>> BEGIN SUPPLIED MATERIAL

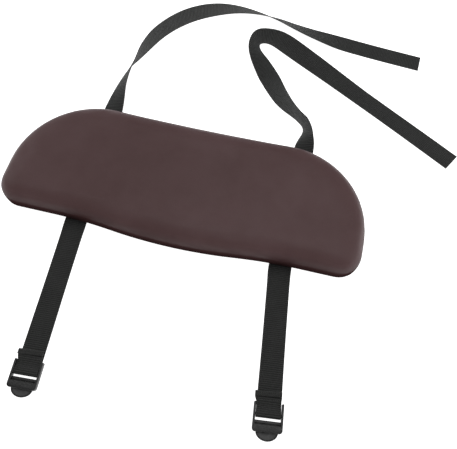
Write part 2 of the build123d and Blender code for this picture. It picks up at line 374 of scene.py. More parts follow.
def nonwoven():
    """Thin black spun cloth under the pad: a felt of short fibres pressed with small points."""
    s = Shader("Black Spun Dust Cloth")
    place = s.coordinates.outputs["Object"]
    fibres = s.noise(place, 420.0, 6.0, 0.75)
    points = s.add(
        "ShaderNodeTexVoronoi", {"Vector": place, "Scale": 620.0}, feature="F1"
    ).outputs["Distance"]
    colour = s.blend(fibres, (0.012, 0.012, 0.013, 1), (0.045, 0.045, 0.047, 1))
    normal = s.bump(fibres, 0.0003, 0.5, s.bump(points, 0.0002, 0.5))
    return s.finish(Base_Color=colour, Roughness=0.85, Normal=normal, Sheen_Weight=0.3)


def plated_steel():
    """Bright zinc plate with faint brushing and a slight blue cast."""
    s = Shader("Zinc Plated Steel")
    place = s.coordinates.outputs["Object"]
    grain = s.noise(place, 600.0, 4.0, 0.6)
    colour = s.blend(grain, (0.5, 0.51, 0.53, 1), (0.68, 0.69, 0.72, 1))
    rough = s.fit(grain, 0.3, 0.7, 0.28, 0.45)
    return s.finish(Base_Color=colour, Metallic=1.0, Roughness=rough, Normal=s.bump(grain, 0.00008, 0.3))


def plywood():
    """Raw plywood: long grain with slow bands."""
    s = Shader("Raw Plywood")
    stretched = s.add(
        "ShaderNodeMapping", {"Vector": s.coordinates.outputs["Object"], "Scale": (6, 90, 90)}
    ).outputs[0]
    grain = s.noise(stretched, 2.2, 6.0, 0.6)
    colour = s.blend(s.fit(grain, 0.3, 0.7), (0.34, 0.21, 0.105, 1), (0.60, 0.44, 0.26, 1))
    return s.finish(Base_Color=colour, Roughness=0.7, Normal=s.bump(grain, 0.0003, 0.4))


def open_cell_foam():
    """Pale yellow foam with open cells, their hollows painted darker as painted shade."""
    s = Shader("Open Cell Foam")
    place = s.coordinates.outputs["Object"]
    cells = s.add("ShaderNodeTexVoronoi", {"Vector": place, "Scale": 900.0}, feature="F1").outputs["Distance"]
    # Painted shade: the colour darkens towards each cell's centre, where the bump dips into a pore.
    colour = s.blend(cells, (0.45, 0.38, 0.22, 1), (0.80, 0.72, 0.50, 1))
    return s.finish(Base_Color=colour, Roughness=0.95, Normal=s.bump(cells, 0.0006, 0.7))


def paint(thing, *materials):
    """Gives an object its materials."""
    thing.data.materials.clear()
    for material in materials:
        thing.data.materials.append(material)


# --- Webbing as a carried profile --------------------------------------------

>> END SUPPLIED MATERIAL

### [STATED EXERCISE]
Quote exactly the first line of the data and every line after it through the one holding "Roughness=0.85, Normal=normal, Sheen_Weight=0.3)".

### [PROBLEM SOLUTION]
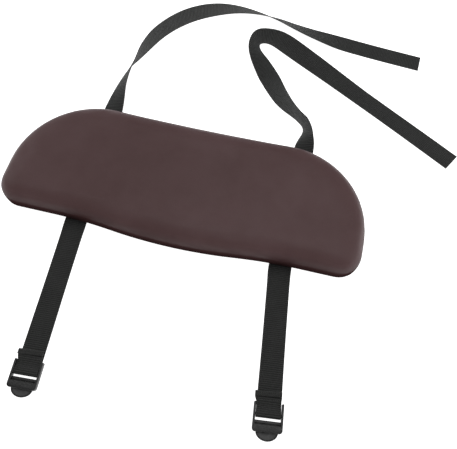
Write part 2 of the build123d and Blender code for this picture. It picks up at line 374 of scene.py. More parts follow.
def nonwoven():
    """Thin black spun cloth under the pad: a felt of short fibres pressed with small points."""
    s = Shader("Black Spun Dust Cloth")
    place = s.coordinates.outputs["Object"]
    fibres = s.noise(place, 420.0, 6.0, 0.75)
    points = s.add(
        "ShaderNodeTexVoronoi", {"Vector": place, "Scale": 620.0}, feature="F1"
    ).outputs["Distance"]
    colour = s.blend(fibres, (0.012, 0.012, 0.013, 1), (0.045, 0.045, 0.047, 1))
    normal = s.bump(fibres, 0.0003, 0.5, s.bump(points, 0.0002, 0.5))
    return s.finish(Base_Color=colour, Roughness=0.85, Normal=normal, Sheen_Weight=0.3)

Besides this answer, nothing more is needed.